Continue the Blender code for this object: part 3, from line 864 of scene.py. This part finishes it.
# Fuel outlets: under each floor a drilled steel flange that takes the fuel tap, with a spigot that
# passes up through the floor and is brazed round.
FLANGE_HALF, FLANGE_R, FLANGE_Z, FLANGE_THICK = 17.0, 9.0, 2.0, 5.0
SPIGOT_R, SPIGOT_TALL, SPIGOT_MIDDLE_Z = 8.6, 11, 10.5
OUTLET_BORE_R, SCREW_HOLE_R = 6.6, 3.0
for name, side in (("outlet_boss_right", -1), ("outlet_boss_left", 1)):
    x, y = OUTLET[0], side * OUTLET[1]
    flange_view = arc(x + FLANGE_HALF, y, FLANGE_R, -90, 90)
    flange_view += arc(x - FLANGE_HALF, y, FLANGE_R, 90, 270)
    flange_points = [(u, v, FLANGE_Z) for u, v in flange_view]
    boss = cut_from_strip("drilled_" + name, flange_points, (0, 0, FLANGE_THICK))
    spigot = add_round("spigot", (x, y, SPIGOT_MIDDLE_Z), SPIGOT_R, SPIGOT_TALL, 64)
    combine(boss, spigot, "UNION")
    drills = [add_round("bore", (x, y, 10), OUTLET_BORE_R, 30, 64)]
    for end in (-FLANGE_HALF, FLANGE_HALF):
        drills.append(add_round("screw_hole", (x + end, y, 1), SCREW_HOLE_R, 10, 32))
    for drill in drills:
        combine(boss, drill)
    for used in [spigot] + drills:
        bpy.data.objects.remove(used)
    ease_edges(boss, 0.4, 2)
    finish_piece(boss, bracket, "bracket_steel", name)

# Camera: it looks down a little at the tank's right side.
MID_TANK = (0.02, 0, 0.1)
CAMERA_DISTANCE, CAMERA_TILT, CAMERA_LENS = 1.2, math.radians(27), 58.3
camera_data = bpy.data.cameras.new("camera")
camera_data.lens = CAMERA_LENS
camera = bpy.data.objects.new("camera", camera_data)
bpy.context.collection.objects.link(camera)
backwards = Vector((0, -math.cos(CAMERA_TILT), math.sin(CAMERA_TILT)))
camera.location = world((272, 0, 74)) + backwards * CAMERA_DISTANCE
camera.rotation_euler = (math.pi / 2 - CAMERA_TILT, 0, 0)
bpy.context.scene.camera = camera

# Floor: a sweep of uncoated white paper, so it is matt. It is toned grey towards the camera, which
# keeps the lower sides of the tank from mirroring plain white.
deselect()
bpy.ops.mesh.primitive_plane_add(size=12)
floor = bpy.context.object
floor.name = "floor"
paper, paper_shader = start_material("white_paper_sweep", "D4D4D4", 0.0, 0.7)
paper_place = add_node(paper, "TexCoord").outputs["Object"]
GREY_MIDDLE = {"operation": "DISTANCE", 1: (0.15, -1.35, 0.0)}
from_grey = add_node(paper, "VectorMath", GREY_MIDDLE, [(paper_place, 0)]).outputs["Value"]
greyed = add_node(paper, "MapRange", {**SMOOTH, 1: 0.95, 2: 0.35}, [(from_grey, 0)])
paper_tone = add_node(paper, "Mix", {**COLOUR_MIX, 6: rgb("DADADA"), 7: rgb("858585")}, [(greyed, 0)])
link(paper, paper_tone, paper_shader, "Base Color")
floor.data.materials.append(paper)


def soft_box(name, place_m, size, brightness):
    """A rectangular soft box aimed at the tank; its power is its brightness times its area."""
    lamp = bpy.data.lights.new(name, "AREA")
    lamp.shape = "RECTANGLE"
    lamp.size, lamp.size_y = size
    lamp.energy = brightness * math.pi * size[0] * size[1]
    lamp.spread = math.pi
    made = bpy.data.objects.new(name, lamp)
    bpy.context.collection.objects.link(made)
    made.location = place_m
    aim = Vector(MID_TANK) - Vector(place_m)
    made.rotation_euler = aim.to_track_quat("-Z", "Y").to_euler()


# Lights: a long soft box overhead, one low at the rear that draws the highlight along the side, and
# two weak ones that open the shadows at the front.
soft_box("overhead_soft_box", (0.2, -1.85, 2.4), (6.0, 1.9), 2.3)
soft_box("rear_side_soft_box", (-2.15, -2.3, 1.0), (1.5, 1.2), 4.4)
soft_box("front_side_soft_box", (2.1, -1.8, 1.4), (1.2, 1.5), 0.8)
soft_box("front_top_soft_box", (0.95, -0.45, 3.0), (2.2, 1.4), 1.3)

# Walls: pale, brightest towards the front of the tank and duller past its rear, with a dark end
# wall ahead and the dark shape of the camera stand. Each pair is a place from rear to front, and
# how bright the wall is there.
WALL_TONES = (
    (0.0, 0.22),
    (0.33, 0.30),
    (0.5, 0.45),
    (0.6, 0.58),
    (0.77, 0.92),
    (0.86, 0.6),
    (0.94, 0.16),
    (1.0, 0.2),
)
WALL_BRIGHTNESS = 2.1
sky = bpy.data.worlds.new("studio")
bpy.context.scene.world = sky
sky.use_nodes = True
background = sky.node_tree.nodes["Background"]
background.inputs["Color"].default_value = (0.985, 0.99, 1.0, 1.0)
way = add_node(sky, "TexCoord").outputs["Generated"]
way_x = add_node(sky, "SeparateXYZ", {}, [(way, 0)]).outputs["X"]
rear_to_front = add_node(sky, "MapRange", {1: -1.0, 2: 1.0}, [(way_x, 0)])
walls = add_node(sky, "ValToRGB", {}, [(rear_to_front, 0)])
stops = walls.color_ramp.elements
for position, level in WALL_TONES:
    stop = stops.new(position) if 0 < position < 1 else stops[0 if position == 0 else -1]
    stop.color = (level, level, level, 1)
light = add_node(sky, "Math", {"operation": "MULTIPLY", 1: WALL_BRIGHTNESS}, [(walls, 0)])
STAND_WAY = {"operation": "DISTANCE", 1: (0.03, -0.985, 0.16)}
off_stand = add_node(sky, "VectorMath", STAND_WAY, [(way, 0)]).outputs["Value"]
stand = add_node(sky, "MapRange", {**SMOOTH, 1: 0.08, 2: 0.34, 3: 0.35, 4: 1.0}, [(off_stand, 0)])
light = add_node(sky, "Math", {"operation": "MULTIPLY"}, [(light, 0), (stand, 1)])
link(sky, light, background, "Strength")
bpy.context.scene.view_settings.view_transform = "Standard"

--

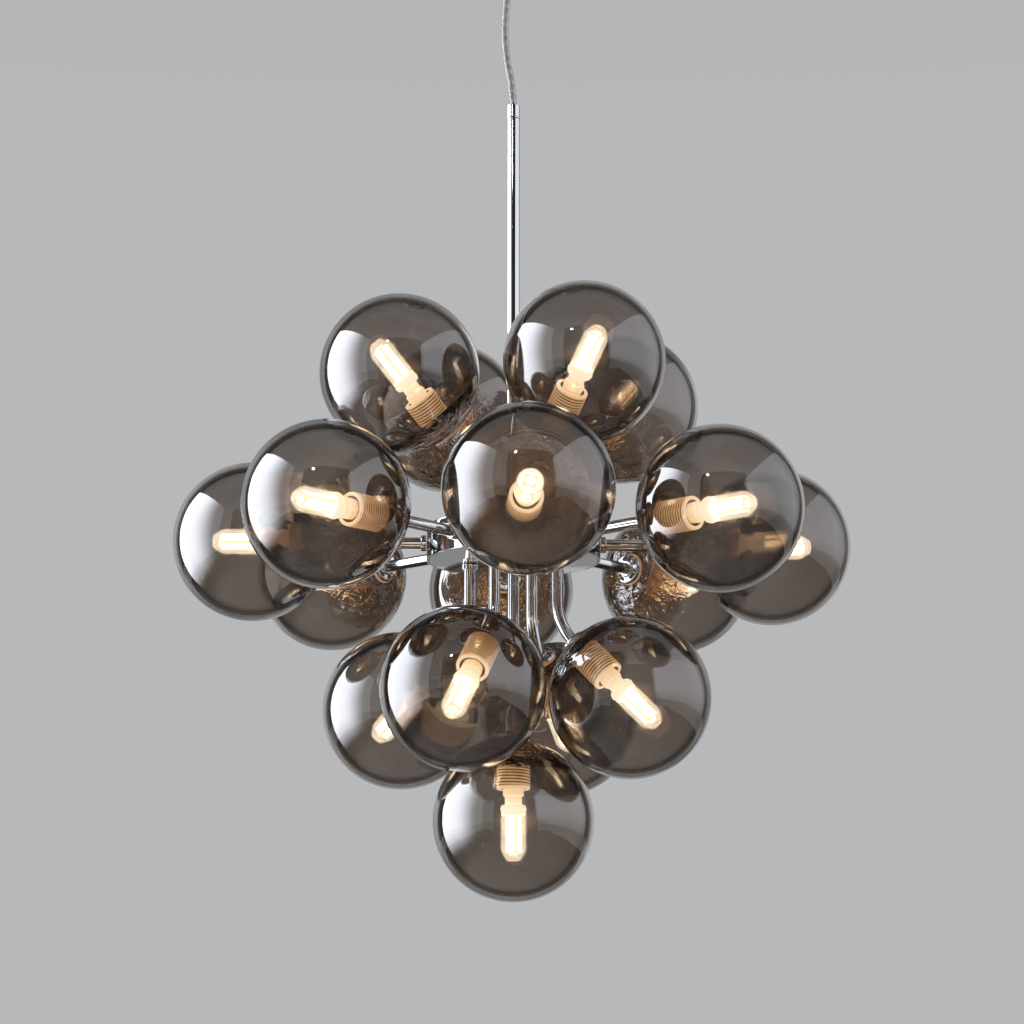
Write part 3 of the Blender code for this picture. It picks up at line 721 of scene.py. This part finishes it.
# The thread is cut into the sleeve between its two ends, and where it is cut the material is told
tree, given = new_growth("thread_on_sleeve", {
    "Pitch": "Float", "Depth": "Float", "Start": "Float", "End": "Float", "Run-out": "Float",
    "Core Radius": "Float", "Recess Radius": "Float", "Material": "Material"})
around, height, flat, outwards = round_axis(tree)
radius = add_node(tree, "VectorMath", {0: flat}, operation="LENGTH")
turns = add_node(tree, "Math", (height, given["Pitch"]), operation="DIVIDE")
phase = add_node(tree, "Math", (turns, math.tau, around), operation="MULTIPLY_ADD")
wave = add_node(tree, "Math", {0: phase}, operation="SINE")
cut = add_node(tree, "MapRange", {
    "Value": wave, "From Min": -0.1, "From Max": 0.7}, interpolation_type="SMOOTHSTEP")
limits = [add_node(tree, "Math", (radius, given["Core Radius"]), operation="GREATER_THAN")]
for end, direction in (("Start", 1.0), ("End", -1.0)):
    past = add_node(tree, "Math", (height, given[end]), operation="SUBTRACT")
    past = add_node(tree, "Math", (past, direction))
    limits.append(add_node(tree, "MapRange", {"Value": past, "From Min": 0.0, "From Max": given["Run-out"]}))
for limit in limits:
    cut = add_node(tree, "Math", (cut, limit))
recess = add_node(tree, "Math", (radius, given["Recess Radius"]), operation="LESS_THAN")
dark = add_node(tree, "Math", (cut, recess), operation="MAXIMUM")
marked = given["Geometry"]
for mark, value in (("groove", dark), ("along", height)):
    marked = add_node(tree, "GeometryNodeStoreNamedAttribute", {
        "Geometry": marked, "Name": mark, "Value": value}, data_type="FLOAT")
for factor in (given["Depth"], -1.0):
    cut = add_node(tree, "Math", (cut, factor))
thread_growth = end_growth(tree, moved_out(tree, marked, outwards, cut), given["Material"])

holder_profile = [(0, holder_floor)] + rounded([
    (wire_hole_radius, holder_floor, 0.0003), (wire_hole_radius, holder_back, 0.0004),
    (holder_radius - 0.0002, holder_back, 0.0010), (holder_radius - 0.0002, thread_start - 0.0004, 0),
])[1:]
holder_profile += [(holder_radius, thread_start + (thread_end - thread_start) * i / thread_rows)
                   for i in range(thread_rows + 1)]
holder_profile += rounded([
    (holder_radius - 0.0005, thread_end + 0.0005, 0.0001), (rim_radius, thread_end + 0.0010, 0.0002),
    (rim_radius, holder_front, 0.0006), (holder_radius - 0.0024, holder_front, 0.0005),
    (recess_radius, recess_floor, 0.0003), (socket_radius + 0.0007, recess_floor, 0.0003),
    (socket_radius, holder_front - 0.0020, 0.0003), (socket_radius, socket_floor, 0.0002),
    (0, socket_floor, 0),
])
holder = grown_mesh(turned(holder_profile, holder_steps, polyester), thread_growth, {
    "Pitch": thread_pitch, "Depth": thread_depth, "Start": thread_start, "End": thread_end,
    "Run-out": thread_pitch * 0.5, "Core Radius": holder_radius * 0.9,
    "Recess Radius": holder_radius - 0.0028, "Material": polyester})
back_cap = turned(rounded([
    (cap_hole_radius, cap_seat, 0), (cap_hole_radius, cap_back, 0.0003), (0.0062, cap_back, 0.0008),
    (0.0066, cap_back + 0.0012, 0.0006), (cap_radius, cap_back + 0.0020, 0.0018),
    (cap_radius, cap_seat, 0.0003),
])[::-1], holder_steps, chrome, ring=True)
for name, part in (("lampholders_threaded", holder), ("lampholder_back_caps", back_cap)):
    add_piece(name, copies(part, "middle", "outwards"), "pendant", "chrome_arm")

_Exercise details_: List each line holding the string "scene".

_Response_:
Continue the Blender code for this object: part 3, from line 864 of scene.py. This part finishes it.
bpy.context.scene.camera = camera
bpy.context.scene.world = sky
bpy.context.scene.view_settings.view_transform = "Standard"
Write part 3 of the Blender code for this picture. It picks up at line 721 of scene.py. This part finishes it.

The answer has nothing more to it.